The young engineer said he repeatedly questioned Urquhart about the veracity of the rumors of aliens at Area 51 and he was always evasive. But one day he finally relented. 

“My great uncle served in the Air Force for 28 years, E8 (equivalent to first sergeant),” Taber detailed. “He told me he worked at Area 51 from 1997 to 2014.” 

 

 

Urquhart began his work at Area 51 for defense contractor EG&G, which later partnered with Raytheon to become JT3 LLC and later JT4 LLC. 

He was the engineering group’s security chief and data configuration specialist. His group performed radar traverse tests. I kept asking him about UFOs. He said: 

“I don’t know anything.” So one day we were on the back porch and he said, ‘Well, I’ll tell you about a ship I heard about.” 

According to what he told him in 1997, he had a personal conversation with a senior engineer at EG&G, whose group was in charge of trying to reverse engineer an object that had been brought there by some CIA people in the 1980s. It was supposedly recovered in a remote location in the desert, completely intact. 

Taber revealed the story his late great-uncle Sam Urquhart, an Area 51 contractor, told him about a UFO at the mysterious desert base. Taber and Urquhart are pictured together. 

“The EG&G senior engineer described to my great uncle that the object was egg-shaped, about the size of an SUV, smooth and unriveted, metallic in appearance, silvery gray in color, with no flight control surfaces, no ailerons, no nose, and no writing or symbols on the outside,” Taber explained. 

These are the best and brightest engineers you can imagine. They tried unsuccessfully to figure out what the power source was, how to activate it, and how it worked. They tried to induce electricity into it. X-rays couldn’t penetrate it; it showed up as a solid object on the X-ray. They tried to open it up and penetrate its hull; “They couldn’t,” he continued. 

What they were able to do was take some very small samples of the material. “And I’m not a chemistry expert, but I think from the isotope ratio or the mix of elements they concluded that it wasn’t made on Earth.” 

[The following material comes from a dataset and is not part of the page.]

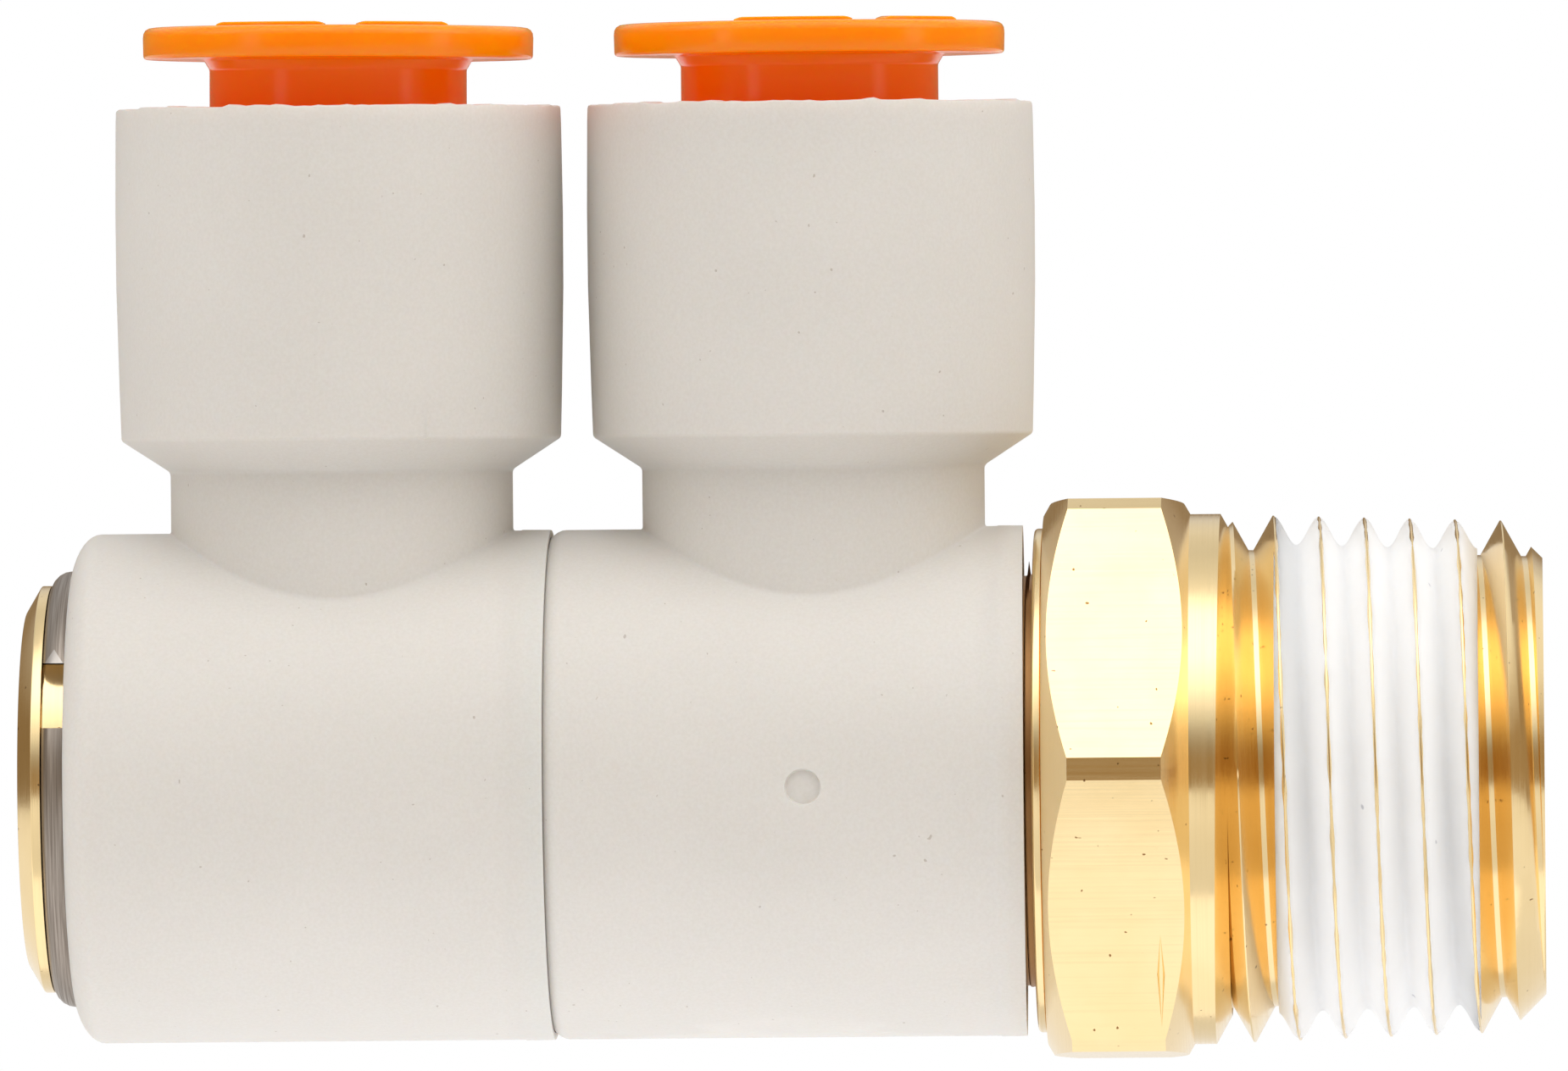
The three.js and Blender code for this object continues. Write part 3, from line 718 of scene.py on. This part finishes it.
def socket_outside(centre, flash_seed):
    """The neck and head of an elbow. The neck runs out onto the barrel in a small fillet."""
    foot = 5.0
    fillet_steps = 6
    head = softened([
        (NECK_RADIUS, HEAD_BOTTOM - 3.5), (NECK_RADIUS, NECK_TOP, 0.15),
        (HEAD_BOTTOM_RADIUS, HEAD_BOTTOM, 0.12), (8.86, 16.0), (8.95, 20.0), (8.96, 23.0), (8.92, 26.5),
    ])

    def on_barrel(radius, angle):
        return math.sqrt(BARREL_RADIUS ** 2 - (radius * math.cos(angle)) ** 2)

    def outline(angle):
        corner = Vector((NECK_RADIUS, on_barrel(NECK_RADIUS, angle)))
        upper = corner + Vector((0, NECK_FILLET))
        outer = NECK_RADIUS + NECK_FILLET
        lower = Vector((outer, on_barrel(outer, angle) - 0.012))
        fillet = []
        for step in range(fillet_steps + 1):
            share = step / fillet_steps
            fillet.append(tuple(lower.lerp(corner, share).lerp(corner.lerp(upper, share), share)))
        around = Vector((math.cos(angle), math.sin(angle), flash_seed))
        waves = 0.04 * noise.noise(around * 5.0)
        tags = 0.14 * max(0.0, noise.noise(around * 17.0))
        flash = waves + tags - 0.03
        rim = [(8.9, HEAD_TOP - 0.12), (8.87, HEAD_TOP - 0.03 + flash), (8.78, HEAD_TOP + flash)]
        return [(0, foot), (outer, foot), *fillet, *head, *rim, (0, HEAD_TOP)]

    return swept(outline, about_socket(centre), full_turn(192), loop=False)


def socket_inside(centre):
    """The hollow of a socket: air passage, stop and seat for the tube, and pocket for the rest."""
    low, above = 1.0, HEAD_TOP + 2
    air, stop, tube, floor, edge = 3.7, 12.0, 4.9, 17.2, 0.2
    mouth = POCKET_RADIUS + 0.35
    return turned([
        (0, low), (air, low), (air, stop - edge), (air + edge, stop), (tube, stop), (tube, floor - edge),
        (tube + edge, floor), (POCKET_RADIUS, floor), (POCKET_RADIUS, HEAD_TOP - 0.35),
        (mouth, HEAD_TOP + 0.1), (mouth, above), (0, above),
    ], about_socket(centre), loop=False)


def ejector_mark(centre):
    """A shallow round mark that the mould leaves on the front of a barrel."""
    radius, depth, aside, height = 0.72, 0.19, -0.2, 0.0
    surface = -BARREL_RADIUS + depth

    def place(outward, along, angle):
        x, z = centre + aside + outward * math.cos(angle), height + outward * math.sin(angle)
        return (x, surface - along, z)

    return turned([(0, 0), (radius - 0.06, 0), (radius, 0.1), (radius + 0.06, 1), (0, 1)], place, False, 48)


def nick(centre):
    """A small knock in the lower edge of a socket's head."""
    across, height = 3.8, HEAD_BOTTOM + 0.05
    front = -math.sqrt(HEAD_BOTTOM_RADIUS ** 2 - across ** 2)

    def place(outward, along, angle):
        return (
            centre + across + along + 0.3 * outward * math.cos(angle),
            front - 0.16 + outward * math.cos(angle),
            height + 0.5 * along + 0.6 * outward * math.sin(angle))

    return turned([(0, -0.42), (0.2, -0.2), (0.24, 0.1), (0, 0.42)], place, False, 16)


def slanted_end(right):
    """What is cut from the second barrel's square end, which stands a little askew."""
    reach = BARREL_RADIUS + 1
    made = block((0, -reach, -reach), (reach, 3 * reach, reach))
    slant = Matrix.Rotation(math.radians(END_SLANT), 4, "Z")
    made.data.transform(Matrix.Translation((right, -BARREL_RADIUS, 0)) @ slant)
    return made


def make_elbow(number, centre):
    left, right = centre - BARREL_LEFT[number - 1], centre + BARREL_RIGHT[number - 1]
    made = combine(barrel(number, left, right), socket_outside(centre, number), "UNION")
    if number == 2:
        combine(made, slanted_end(right), "DIFFERENCE")
    combine(made, rod(BARREL_BORE, left - 1, right + 1, about_x), "DIFFERENCE")
    combine(made, socket_inside(centre), "DIFFERENCE")
    combine(made, nick(centre) if number == 1 else ejector_mark(centre), "DIFFERENCE")
    finished(made, f"elbow_moulding_{number}", "body_plastic", f"elbow_{number}", f"elbow_body_{number}")


# ------------------------------------------------------------------ inside a socket

INNER_RINGS = {
    "tube_seal": ("black_rubber", [
        (7.5, 17.3, 0.2), (7.5, 20.0, 0.2), (6.6, 20.0, 0.15), (6.2, 18.6, 0.3), (5.4, 19.8, 0.1),
        (4.62, 19.2, 0.12), (5.0, 17.3, 0.2)]),
    "seal_spacer": ("white_plastic", [
        (6.9, 20.15, 0.1), (6.9, 22.2, 0.1), (6.25, 22.2, 0.08), (6.05, 20.6, 0.2), (5.0, 20.6, 0.1),
        (5.0, 20.15, 0.1)]),
    "collet": ("white_plastic", [
        (6.9, 22.8, 0.1), (6.9, 26.2, 0.2), (5.3, 26.2, 0.2), (5.3, 24.4, 0.05), (5.8, 24.2, 0.05),
        (5.8, 22.8, 0.1)]),
    "guide_sleeve": ("stainless", [
        (7.5, 20.15, 0.05), (7.5, 26.8, 0.35), (6.0, 26.8, 0.1), (6.0, 26.4, 0.05), (7.05, 26.4, 0.1),
        (7.05, 20.15, 0.05)]),
}


def make_inner_rings(number, centre):
    for node, (slot, outline) in INNER_RINGS.items():
        made = turned(outline, about_socket(centre))
        finished(made, f"{node}_ring_{number}", slot, f"elbow_{number}", f"{node}_{number}")


def make_grab_ring(number, centre):
    """A thin ring with eight teeth on a cone that slopes down and in towards the tube."""
    teeth, root, tip, thickness = 8, 6.0, 4.7, 0.3
    base, rim, hinge, slope = 22.35, 6.9, 6.1, 0.96
    slot_half = math.radians(4.2)
    angles = []
    for tooth in range(teeth):
        start = FULL_TURN * tooth / teeth
        end = start + FULL_TURN / teeth
        angles += [start - slot_half, start + slot_half - 1e-4]
        angles += [start + slot_half + (end - start - 2 * slot_half) * i / 8 for i in range(9)]
        angles[-1] -= 1e-4
    angles.append(FULL_TURN - slot_half)

    def outline(angle):
        from_slot = (angle + slot_half) % (FULL_TURN / teeth)
        inner = root if from_slot < 2 * slot_half - 5e-5 else tip
        low = base - (hinge - inner) * slope
        return [
            (rim, base), (rim, base + thickness), (hinge, base + thickness), (inner, low + thickness),
            (inner, low), (hinge, base)]

    made = swept(outline, about_socket(centre), angles)
    finished(made, f"grab_teeth_{number}", "stainless", f"elbow_{number}", f"grab_ring_{number}")


def make_button(number, centre):
    """A release button, with four raised arcs on top for a fingertip to feel."""
    bore, neck, flange, bead = 4.82, 5.15, 7.8, 5.42
    low, under, top = 23.6, 29.13, 30.4
    made = turned([
        (bore, low, 0.15), (neck, low, 0.1), (bead, low + 0.25, 0.05), (bead, low + 0.5, 0.03),
        (neck, low + 0.55), (neck, under - 0.42, 0.06), (neck + 0.25, under, 0.08),
        (flange, under, 0.16), (flange + 0.03, top, 0.42), (bore + 0.5, top, 0.12), (bore, top - 0.5, 0.2),
    ], about_socket(centre))
    # Each arc's first and last angles, in degrees, before the button is turned in its socket.
    arcs = ((10, 43), (-42, -1.5), (190, 223), (138, 178.5))
    twist = 18 * (number - 1)
    for first, last in arcs:
        start, end = math.radians(first + twist), math.radians(last + twist)

        def ridge(angle):
            from_end = min(angle - start, end - angle) * flange
            height = top + 0.15 * min(1.0, 0.15 + from_end / 0.4) ** 0.5
            return softened([(6.0, top - 0.1), (6.0, height, 0.05), (6.85, height, 0.05), (6.85, top - 0.1)])

        arc = [start + (end - start) * i / 40 for i in range(41)]
        combine(made, swept(ridge, about_socket(centre), arc, capped=True), "UNION")
    pivot = Vector((centre, 0, (low + top) / 2))
    tilt = Matrix.Rotation(math.radians(BUTTON_TILTS[number - 1]), 4, "Y")
    made.data.transform(Matrix.Translation(pivot) @ tilt @ Matrix.Translation(-pivot))
    finished(made, f"push_button_{number}", "orange_plastic", f"button_{number}", f"release_button_{number}")


# ------------------------------------------------------------------ studio

def make_floor():
    """A plain pale floor a little below the part. It glows, more so far out, like a white light table."""
    half, height = 1.0, -0.06
    mesh = bpy.data.meshes.new("floor")
    corners = [(x * half, y * half, height) for x, y in ((-1, -1), (1, -1), (1, 1), (-1, 1))]
    mesh.from_pydata(corners, [], [(0, 1, 2, 3)])
    floor = bpy.data.objects.new("floor", mesh)
    bpy.context.scene.collection.objects.link(floor)
    graph = Graph(bpy.data.materials.new("floor_white"))
    distance = graph.node("VectorMath", [(0, graph.place())], operation="LENGTH").outputs["Value"]
    graph.shade(
        Base_Color=(0.45, 0.45, 0.45, 1.0), Roughness=0.9, Specular_IOR_Level=0.1,
        Emission_Color=(1.0, 0.995, 0.985, 1.0),
        Emission_Strength=graph.ramp(distance, (0.06, 0.26), (0.22, 0.42)))
    mesh.materials.append(graph.owner)


def make_world():
    """A dim room with a wide soft light above and in front, and plain white to the camera."""
    # Brightness by the angle, in degrees, that a direction is raised from straight towards the viewer.
    levels = [
        (0, 0.3), (14, 0.33), (24, 0.62), (37, 1.2), (47, 1.65), (56, 2.1), (67, 2.1), (77, 1.95),
        (88, 1.29), (101, 0.98), (118, 0.84), (138, 0.98), (160, 0.82)]
    # Share of that brightness by the angle to the right, before it is scaled by widest.
    shares = [(-180, 0.66), (-110, 0.54), (-60, 0.7), (0, 0.8), (60, 0.86), (110, 0.84), (180, 0.66)]
    widest = 1.25
    # Two narrow lights stand on the horizon, at these angles to the right.
    strips = [(-58, 0.0), (-50, 1.0), (-42, 0.0), (58, 0.0), (67, 1.0), (76, 0.0)]
    strip_level = 1.3
    horizon_colour = (0.34, 0.24, 0.133)
    top = max(level for angle, level in levels)
    graph = Graph(bpy.data.worlds.new("studio"), "Background")
    bpy.context.scene.world = graph.owner
    split = graph.node("SeparateXYZ", [(0, graph.node("TexCoord").outputs["Generated"])])
    up = split.outputs["Z"]
    forward = graph.math("MULTIPLY", split.outputs["Y"], -1.0)
    half_turns = graph.math("DIVIDE", graph.math("ARCTAN2", up, forward), math.pi)
    light = graph.ramp(half_turns, *[(angle / 180, level / top) for angle, level in levels])
    horizon = graph.ramp(graph.math("ABSOLUTE", up), (0.16, 1.0), (0.42, 0.0))
    room = graph.mix(horizon, light, tuple(value / top for value in horizon_colour))
    aside = graph.math("DIVIDE", graph.math("ARCTAN2", split.outputs["X"], forward), FULL_TURN)
    turn = graph.math("ADD", aside, 0.5)
    walls = graph.ramp(turn, *[(angle / 360 + 0.5, share) for angle, share in shares])
    upright = graph.ramp(turn, *[(angle / 360 + 0.5, share * strip_level / top) for angle, share in strips])
    room = graph.mix(1.0, room, graph.mix(1.0, walls, (widest,) * 3, "MULTIPLY"), "MULTIPLY")
    room = graph.mix(horizon, room, graph.mix(1.0, room, upright, "ADD"))
    to_camera = graph.node("LightPath").outputs["Is Camera Ray"]
    graph.shade(Color=graph.mix(to_camera, room, (1 / top,) * 3), Strength=top)


def make_light_from_below():
    """Soft lights under the part, one within another and brighter inwards, unseen by the camera."""
    width = 0.3
    for depth, middle, level in ((0.078, -0.0115, 0.42), (0.045, -0.0115, 1.0), (0.03, -0.004, 1.0)):
        data = bpy.data.lights.new("light_from_below", "AREA")
        data.shape = "RECTANGLE"
        data.size, data.size_y = width, depth
        data.energy = level * math.pi * width * depth
        data.color = (0.98, 0.98, 1.02)
        light = bpy.data.objects.new("light_from_below", data)
        light.location = (-0.016, middle, -0.055)
        light.rotation_euler = (math.pi, 0, 0)
        light.visible_camera = False
        bpy.context.scene.collection.objects.link(light)


def make_camera():
    """A long lens, level with the part and a little to the right of it."""
    distance = 0.816
    azimuth, elevation, roll = (math.radians(value) for value in (2.05, 0.3, -0.55))
    aim = Vector((-16.27, 0, 9.9)) * MM
    level_share = math.cos(elevation)
    back = Vector((
        math.sin(azimuth) * level_share, -math.cos(azimuth) * level_share, math.sin(elevation)))
    data = bpy.data.cameras.new("camera")
    data.sensor_width = 36.0
    data.lens = 468.1
    data.clip_start, data.clip_end = 0.01, 20.0
    camera = bpy.data.objects.new("camera", data)
    camera.rotation_mode = "QUATERNION"
    camera.location = aim + back * distance
    level = (-back).to_track_quat("-Z", "Y")
    camera.rotation_quaternion = level @ Matrix.Rotation(roll, 4, "Z").to_quaternion()
    bpy.context.scene.collection.objects.link(camera)
    bpy.context.scene.camera = camera


make_camera()
make_world()
make_light_from_below()
make_floor()
make_stud()
make_sealant()
make_ring()
make_o_rings()
for number, centre in enumerate(SOCKETS, 1):
    make_elbow(number, centre)
    make_inner_rings(number, centre)
    make_grab_ring(number, centre)
    make_button(number, centre)
bpy.context.scene.view_settings.view_transform = "Standard"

Taber testified that Urquhart told him the ship was eventually sent to another base, possibly the White Sands Missile Test Range in New Mexico, and that was the last the engineers heard from it. 

There is a photograph of the UFO 

But the story didn’t stop there: his great-uncle collected radar data and took it to secure vaults to catalogue and store it. And in one of these rooms, in the main building, nicknamed the Taj Mahal, he claimed to have seen on the wall a color photograph of an object that uncannily matched the description given by the senior engineer. 

Taber shared with the Daily Mail images that Urquhart showed him, including a group photo with his fellow Area 51 engineers in a trailer during a break at the base and an emblem designed for his radar analysis group. But the supposed main photo of the egg-shaped object never left the Area 51 vault. 

Sam Urquhart with colleagues in a rest trailer at Area 51, taken circa 2000. Urquhart presented Taber with a department badge (inset right) with symbols alluding to his work analyzing radar signals. 

“Sam said the American people would probably never see this,” Taber admitted. 

Urquhart, a 28-year Air Force veteran who served in the Vietnam and Gulf Wars, died in August last year at age 75. His story was documented by AARO after Taber was interviewed by the team in May. 

A memorandum of his account, along with other reports and witness testimony, is expected to be compiled and sent to Congress next year. 

Area 51 and Bob Lazar 

As an attentive reader will have noticed, this story mentions Area 51 and Groom Lake, names made famous in 1989 when a certain Bob Lazar claimed to have worked there on a reverse-engineered alien flying saucer program – although many elements of his story have since been discredited. 

In this regard, Taber noted that his great-uncle told him that he knew Lazar worked at the base, but that much of his story was made up. 

“He was only there for a few months and claimed there was a site called S-4 at the base of the Papoose Mountains, with nine hangar sections built into the mountainside, housing nine flying saucers. My great uncle said that was false. The only thing Papoose had was some radio tower equipment. That was his take on the matter,” he concluded.